Guest Post by Morbo
An interesting milestone was reached this week, one you might have missed: The Innocence Project has just cleared its 200th client. Jerry Miller, a Chicago man, served 17 years in prison for a rape he did not commit. Miller had been paroled a few years back, but now, thanks to the Innocence Project, is name is clear and he no longer has to register as a sex offender.
If you don’t know about the work of the Innocence Project, you should. Founded in 1992 by Barry C. Scheck and Peter J. Neufeld at the Benjamin N. Cardozo School of Law at Yeshiva University, the Project works to assist prisoners who claim DNA testing will prove their innocence. The Project has full-time staff attorneys who are assisted by Cardozo law students.
Here are some sobering statistics: Of the 200 people the Project has assisted, 14 had been on death row. The ex-inmates served an average of 12 years in prison before being exonerated.
We’d all like to believe our justice system is perfect, but the reality is that much can go wrong.

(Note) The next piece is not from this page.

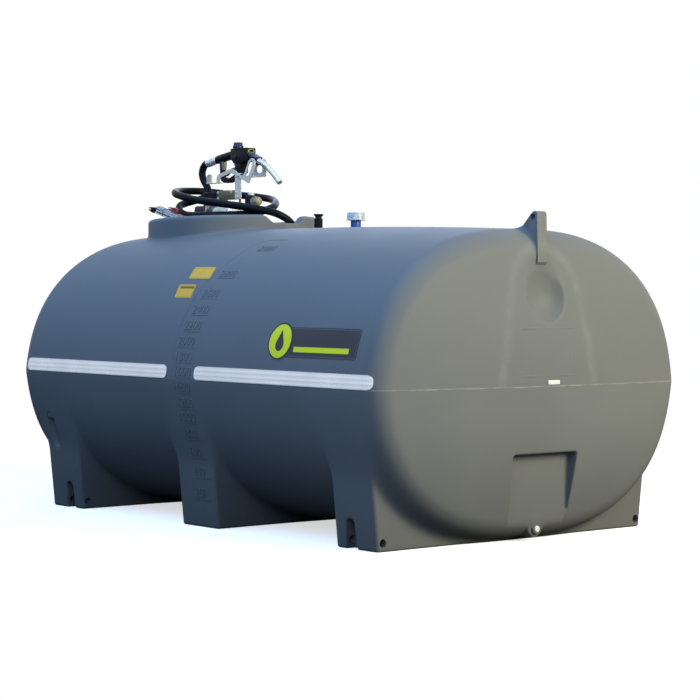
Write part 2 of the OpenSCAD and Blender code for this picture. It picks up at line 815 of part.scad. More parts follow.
barrel();
near_end();
far_end();
near_saddle();
centre_saddle();
far_saddle();
near_lug();
far_lug();
well_collar();
well_floor();
filler_cap();
drain_plug();
side_strips();
end_reflectors();
side_labels();
yellow_labels();
breather_vent();
gauge_base();
gauge_cap();
pump_stand();
pump_head();
pump_motor();
outlet_pipe();
suction_pipe();
filter_head();
filter_bowl();
switch_box();
holster_post();
nozzle_holster();
nozzle_body();
nozzle_cap();
nozzle_spout();
nozzle_guard();
nozzle_lever();
hose_swivel();
hose_ferrule();
delivery_hose();
lead_hank();
lead_tail();
black_clamp();
red_clamp();
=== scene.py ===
import math

import bmesh
import bpy
import numpy as np
from mathutils import Matrix, Vector


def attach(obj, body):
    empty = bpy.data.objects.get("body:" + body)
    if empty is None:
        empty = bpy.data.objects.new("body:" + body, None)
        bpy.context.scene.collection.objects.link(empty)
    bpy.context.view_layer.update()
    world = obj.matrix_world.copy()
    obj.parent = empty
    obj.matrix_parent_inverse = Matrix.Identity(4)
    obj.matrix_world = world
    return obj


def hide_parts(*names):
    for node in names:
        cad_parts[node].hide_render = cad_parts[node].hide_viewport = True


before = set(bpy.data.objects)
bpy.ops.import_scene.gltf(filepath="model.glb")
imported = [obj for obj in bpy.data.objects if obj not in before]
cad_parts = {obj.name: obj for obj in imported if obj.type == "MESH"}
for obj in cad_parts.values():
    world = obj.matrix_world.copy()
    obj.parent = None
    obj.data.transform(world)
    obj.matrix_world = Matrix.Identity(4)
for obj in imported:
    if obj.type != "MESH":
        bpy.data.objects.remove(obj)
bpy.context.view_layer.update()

MM = 0.001
NEAR_FAR = ((1, "near"), (-1, "far"))
FRONT_REAR = ((-1, "front"), (1, "rear"))
UP, FRONT, OUT = (0.0, 0.0, 1.0), (0.0, -1.0, 0.0), (1.0, 0.0, 0.0)

# ---- node trees ----


class Wiring:
    """Adds nodes to one tree in a line of code each."""

    def __init__(self, tree):
        self.tree = tree

    def put(self, socket, value):
        if isinstance(value, bpy.types.NodeSocket):
            self.tree.links.new(value, socket)
        elif value is not None:
            colour = socket.type == "RGBA" and len(value) == 3
            socket.default_value = (*value, 1.0) if colour else value

    def add(self, kind, inputs=(), **values):
        """A node with its inputs given by name or number."""
        node = self.tree.nodes.new("ShaderNode" + kind)
        for key, value in values.items():
            setattr(node, key, value)
        for key, value in dict(inputs).items():
            self.put(node.inputs[key], value)
        return node

    def math(self, operation, *values):
        return self.add("Math", enumerate(values), operation=operation).outputs[0]

    def plus(self, a, b):
        return self.math("ADD", a, b)

    def minus(self, a, b):
        return self.math("SUBTRACT", a, b)

    def times(self, a, *others):
        for b in others:
            a = self.math("MULTIPLY", a, b)
        return a

    def most(self, a, b):
        return self.math("MAXIMUM", a, b)

    def size(self, a):
        return self.math("ABSOLUTE", a)

    def off(self, a, b):
        """How far a lies from b."""
        return self.size(self.minus(a, b))

    def reach(self, a, b):
        """The length of two sides at a right angle."""
        return self.math("SQRT", self.plus(self.times(a, a), self.times(b, b)))

    def mix(self, amount, a, b, blend="MIX"):
        inputs = {"Factor": amount, 6: a, 7: b}
        return self.add("Mix", inputs, data_type="RGBA", blend_type=blend).outputs[2]

    def blend(self, amount, a, b):
        return self.add("MixShader", {0: amount, 1: a, 2: b}).outputs[0]

    def spread(self, value, low, high, to_low=0.0, to_high=1.0, smooth=False):
        """A value's range laid over another range, and held at its ends."""
        return self.add("MapRange", enumerate((value, low, high, to_low, to_high)), clamp=True,
                        interpolation_type="SMOOTHSTEP" if smooth else "LINEAR").outputs[0]

    def fall(self, value, low, high, smooth=False):
        """1 below the low end, 0 above the high end."""
        return self.spread(value, low, high, 1.0, 0.0, smooth)

    def noise(self, at, scale, detail=2.0, rough=0.5):
        inputs = {"Vector": at, "Scale": scale, "Detail": detail, "Roughness": rough}
        return self.add("TexNoise", inputs).outputs["Fac"]

    def cells(self, at, scale):
        return self.add("TexVoronoi", {"Vector": at, "Scale": scale}).outputs

    def place(self):
        return self.add("TexCoord").outputs["Object"]

    def axes(self, at):
        return self.add("SeparateXYZ", {0: at}).outputs

    def bump(self, height, strength, distance, normal=None):
        inputs = {"Strength": strength, "Distance": distance, "Height": height, "Normal": normal}
        return self.add("Bump", inputs).outputs[0]

    def cloudy(self, tone, patch, depth, speck):
        inputs = {"Tone": tone, "Patch": patch, "Depth": depth, "Speck": speck}
        return self.add("Group", inputs, node_tree=CLOUDY).outputs

    def grain(self, size, deep):
        return self.add("Group", {"Size": size, "Deep": deep}, node_tree=GRAIN).outputs[0]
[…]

To get a feel for how justice can go awry in America, read John Grisham’s latest book, a non-fiction work titled “The Innocent Man: Murder and Injustice in a Small Town.” This tome has got to be scarier than anything Stephen King ever cranked out. (Warning: The next paragraph contains spoilers about the book.)
The book tells the story of Ron Williamson, an Ada, Okla., man imprisoned for 20 years for a horrific murder he did not commit. The evidence against Williamson (and another man who was also convicted) was slim. But the cops were feeling the heat, and the district attorney needed a conviction. Williamson was sent up the river and sentenced to death. Never of sound mind, he was medicated only sporadically in prison and slowly went insane. Although eventually released from prison and exonerated, he died not long after that.
I thought about Williamson recently when I read the reports of the Innocence Project’s latest success. The two cases share some disturbing parallels, mainly convictions based on shaky evidence.
Although he had no criminal record, Miller had the misfortune to resemble a man who sexually assaulted a businesswoman in a parking garage. The Philadelphia Daily News reported that two parking-lot attendants provided a description of the assailant that formed the basis of an artist’s drawing of the suspect.
A police officer who had stopped Miller once for looking into parked cars thought he matched the photo. He was arrested for the first and only time in his life. It wasn’t until last year, when the Innocence Project got the Cook County prosecutors’ office to test semen samples on the victim’s clothing, that Miller was exonerated.
The Daily News story points out that Miller was convicted largely on eyewitness testimony. Such testimony is notoriously unreliable. DNA testing, by contrast, is nearly foolproof. Forty states now have laws giving inmates access to DNA testing. The other 10 should pass them as well. These tests, after all, can determine guilt as well as innocence.
Grisham’s book isn’t meant to be political. It’s merely a fact-based tale that reads like one of his legal pot-boilers. But as I read it, I could not help but think that death-penalty advocates might learn a few things from it. Ron Williamson almost went to the electric chair for a crime he did not commit. (The real killer was eventually found, by the way.) Anyone who can blow that off as the price we have to pay for law and order has a heart of ice — and should not be permitted to serve on juries.